Portugal volta a copiar Irlanda

Portugal deixa dívida pública subir até quase 130% para criar verba de segurança contra “os humores do mercado”. Estado cativa 13,8 mil milhões, o suficiente para viver seis meses sem a troika ou evitar seis a sete emissões de dívida. Seis mil milhões da banca podem ser reserva adicional.

portugal quer continuar a seguir os passos da irlanda. depois da negociação conjunta dos juros iniciais do resgate em 2011, do prolongamento das maturidades dos empréstimos este ano, agora é a estratégia de saída da troika que lisboa quer ‘copiar’ de dublin.

o governo revelou esta semana que a estratégia de gestão do tesouro passa a ser o reforço da ‘almofada’ financeira do estado em detrimento da redução da dívida pública. no documento de défices excessivos enviado a bruxelas, lisboa reviu em alta a meta da dívida pública para este ano de 122% do pib acordados com a troika para 127,8%. este acréscimo de 10 mil milhões de euros fixa o novo máximo de endividamento do estado em 211 mil milhões, nível que era apenas esperado em 2015 ou 2016, quando a economia estivesse a crescer 2% ao ano.

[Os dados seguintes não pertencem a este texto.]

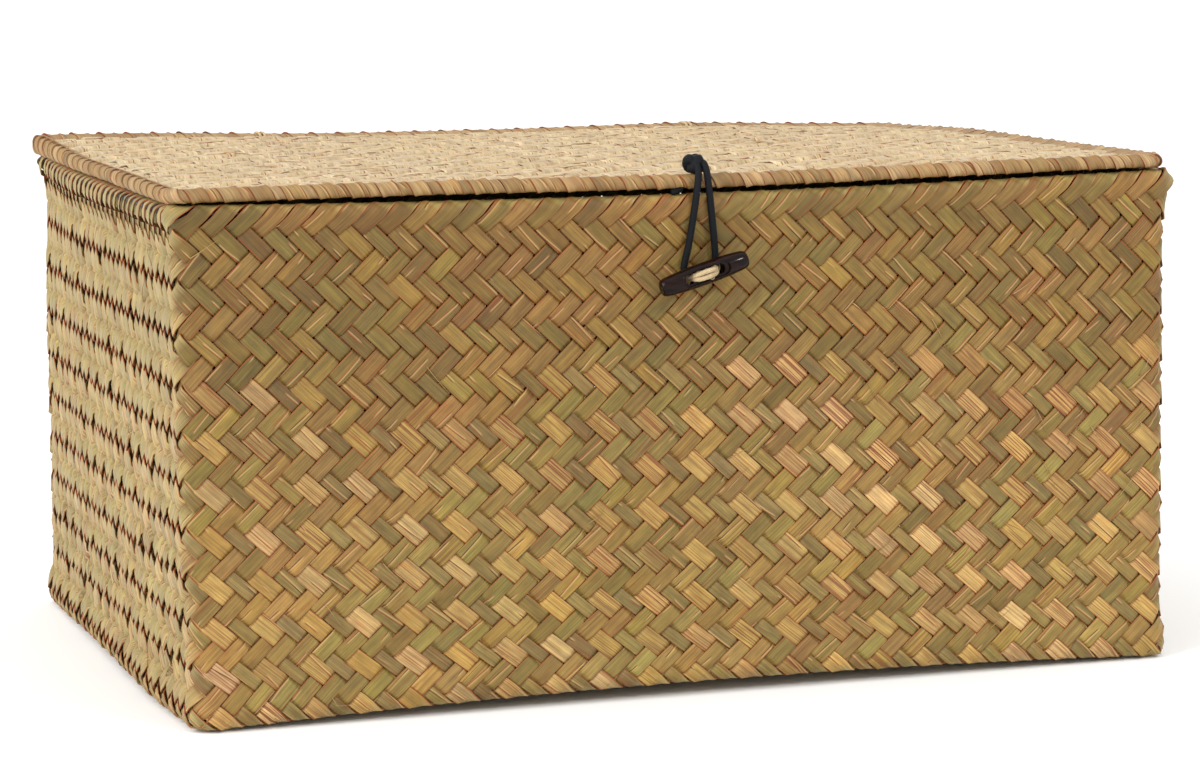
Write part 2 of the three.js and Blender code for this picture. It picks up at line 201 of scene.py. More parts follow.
class Bundle:
    """Collects strands into one mesh, with what its material reads: grain is (length, mm across, seed),
    and mark is (0 to 1 from the middle to the edge, strength of the streaks, strength of the edges)."""

    def __init__(self):
        self.verts, self.faces, self.grain, self.tint, self.mark = [], [], [], [], []
        self.count = 0

    def strand(self, centre, normal, width, thick, tint, streak, edge, seed, bared=0.0):
        """A flat strand along centre, whose face looks along normal. Arrays have one row per sample.
        Where bared is 1 only its edge on the + side of across shows, and at -1 only the other."""
        n = len(centre)
        along = unit(np.gradient(centre, axis=0))
        across = unit(np.cross(along, normal))
        face = np.cross(across, along)
        half = (np.broadcast_to(width, n) / 2)[:, None, None]
        deep = (np.broadcast_to(thick, n) / 2)[:, None, None]
        rows = (
            centre[:, None, :]
            + across[:, None, :] * SECTION[None, :, :1] * half
            + face[:, None, :] * SECTION[None, :, 1:] * deep
        )
        grain = np.empty((n, SIDES, 3))
        grain[..., 0] = running_length(centre)[:, None]
        grain[..., 1] = SECTION[None, :, 0] * half[..., 0]
        grain[..., 2] = seed
        mark = np.empty((n, SIDES, 3))
        mark[..., 0] = np.abs(SECTION[None, :, 0])
        mark[..., 1] = np.broadcast_to(streak, n)[:, None]
        shown = 0.6 + 0.4 * np.sign(SECTION[:, 0]) * np.broadcast_to(bared, n)[:, None]
        mark[..., 2] = np.broadcast_to(edge, n)[:, None] * shown / 0.6
        colour = np.ones((n, SIDES, 4))
        colour[..., :3] = np.broadcast_to(tint, (n, 3))[:, None, :]
        start = self.count
        ring = np.arange(SIDES)
        row = np.arange(n - 1)[:, None] * SIDES + start
        here = row + ring
        beside = row + (ring + 1) % SIDES
        walls = np.stack([here, here + SIDES, beside + SIDES, beside], -1).reshape(-1, 4)
        last = start + (n - 1) * SIDES
        self.verts.append(rows.reshape(-1, 3))
        self.faces += [walls, SECTION_QUADS + start, SECTION_QUADS[:, ::-1] + last]
        self.grain.append(grain.reshape(-1, 3))
        self.mark.append(mark.reshape(-1, 3))
        self.tint.append(colour.reshape(-1, 4))
        self.count += n * SIDES

    def build(self, name, material, bend=None):
        verts = np.concatenate(self.verts)
        if bend is not None:
            verts = bend(verts)
        attributes = {
            "grain": np.concatenate(self.grain),
            "mark": np.concatenate(self.mark),
            "tint": np.concatenate(self.tint),
        }
        return make_mesh(name, verts, np.concatenate(self.faces), attributes, material)


def tube(name, points, radius, sides, material, closed=False, relief=None, bend=None):
    """A round cord or wire along points, with its length and angle kept for the material."""
    points = np.asarray(points, float)
    if bend is not None:
        points = bend(points)
    n = len(points)
    if closed:
        tangent = unit(np.roll(points, -1, 0) - np.roll(points, 1, 0))
    else:
        tangent = unit(np.gradient(points, axis=0))
    frames = [np.cross(tangent[0], [0.31, 0.52, 0.79])]
    frames[0] /= np.linalg.norm(frames[0])
    for t in tangent[1:]:
        side = frames[-1] - t * (frames[-1] @ t)
        frames.append(side / np.linalg.norm(side))
    side = np.array(frames)
    if closed:
        first, final = side[0], side[-1] - tangent[0] * (side[-1] @ tangent[0])
        slip = math.atan2(np.cross(first, final) @ tangent[0], first @ final)
        other = np.cross(tangent, side)
        turn = -slip * np.arange(n) / n
        side = side * np.cos(turn)[:, None] + other * np.sin(turn)[:, None]
    other = np.cross(tangent, side)
    angle = np.arange(sides) / sides * 2 * math.pi
    length = running_length(points)
    reach = np.broadcast_to(radius, n)[:, None] * np.ones((n, sides))
    if relief is not None:
        reach = reach * (1 + relief(length[:, None], angle[None, :]))
    around = (
        side[:, None, :] * np.cos(angle)[None, :, None]
        + other[:, None, :] * np.sin(angle)[None, :, None]
    )
    verts = (points[:, None, :] + around * reach[..., None]).reshape(-1, 3)
    grain = np.empty((n, sides, 3))
    grain[..., 0] = length[:, None]
    grain[..., 1] = np.cos(angle)[None, :]
    grain[..., 2] = np.sin(angle)[None, :]
    ring = np.arange(sides)
    rows = n if closed else n - 1
    row = np.arange(rows)[:, None]
    next_row = (row + 1) % n
    here, beside = row * sides + ring, row * sides + (ring + 1) % sides
    above, above_beside = next_row * sides + ring, next_row * sides + (ring + 1) % sides
    faces = np.stack([here, beside, above_beside, above], -1).reshape(-1, 4)
    grain = grain.reshape(-1, 3)
    if not closed:
        verts, faces, grain = cap_ends(verts, faces, grain, points, tangent, reach, n, sides)
    return make_mesh(name, verts, faces, {"grain": grain}, material)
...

a opção das finanças de aumentar o saldo dos depósitos do tesouro para níveis historicamente elevados é semelhante à da irlanda na sua estratégia de sair da troika e aceder ao programa cautelar, ao mesmo tempo que se protege dos “humores do mercado” descreve ao sol, filipe garcia, da gestora imf.

dublin, que termina o seu resgate em dezembro, ‘guardou’ em depósitos 25 mil milhões de euros, quatro vezes a verba habitual. esta é suficiente para ter as suas necessidades de financiamento cobertas em 2014 e anunciar ainda a suspensão das suas emissões de dívida até fevereiro.

segundo os dados das finanças, portugal deverá fechar o ano com 13,8 mil milhões de euros em depósitos (8,4% do pib). esta verba é suficiente para acomodar para já os 8,2 mil milhões de euros que o país precisa de levantar no mercado em 2014, segundo dados do igcp. dá ainda alguma margem de manobra ao governo para financiar algum desvio no défice orçamental de 4% esse ano por eventuais chumbos a medidas do oe2014.

explicar a estratégia

filipe garcia refere que a criação deste balão de oxigénio equivalente a seis ou sete emissões de dívida pública “dá um grau de liberdade e um leque de opções maior” ao país na gestão financeira. “é uma forma de comprar tempo e opções” acrescenta. já joão césar das neves refere que a estratégia é “uma proposta mediática”, alertando “que a dinâmica de subida da dívida é o mais importante para os investidores”.

paula carvalho, economista-chefe do bpi, adianta que a estratégia de criar uma reserva financeira em detrimento da redução de dívida pública pode resultar se for bem explicada aos mercados – o governo fez um périplo recente pelas agências de rating a fim de evitar a descida da sua classificação. a penalização pela subida da dívida pública só será feita pelos investidores “com análises mais superficiais”, diz a imf.

ainda assim, a evolução da dívida pública portuguesa continua fortemente pressionada. entre janeiro e agosto, esta subiu a um ritmo de 1,5 mil milhões de euros por mês, segundo dados do igcp. em 2014, o eurostat vai obrigar à contabilização de diversas empresas públicas no perímetro da dívida pública que poderá fazer subir o endividamento em 5,5 mil milhões de euros, de acordo com cálculos do conselho das finanças públicas.

no próximo ano, o governo pode ainda receber um ‘bónus’ extra que pode acrescentar à sua reserva de 14 mil milhões de euros. a troika ainda não decidiu que destino dar aos 6,4 mil milhões de euros que restam da linha de 12 mil milhões de apoio à banca caso não sejam utilizados.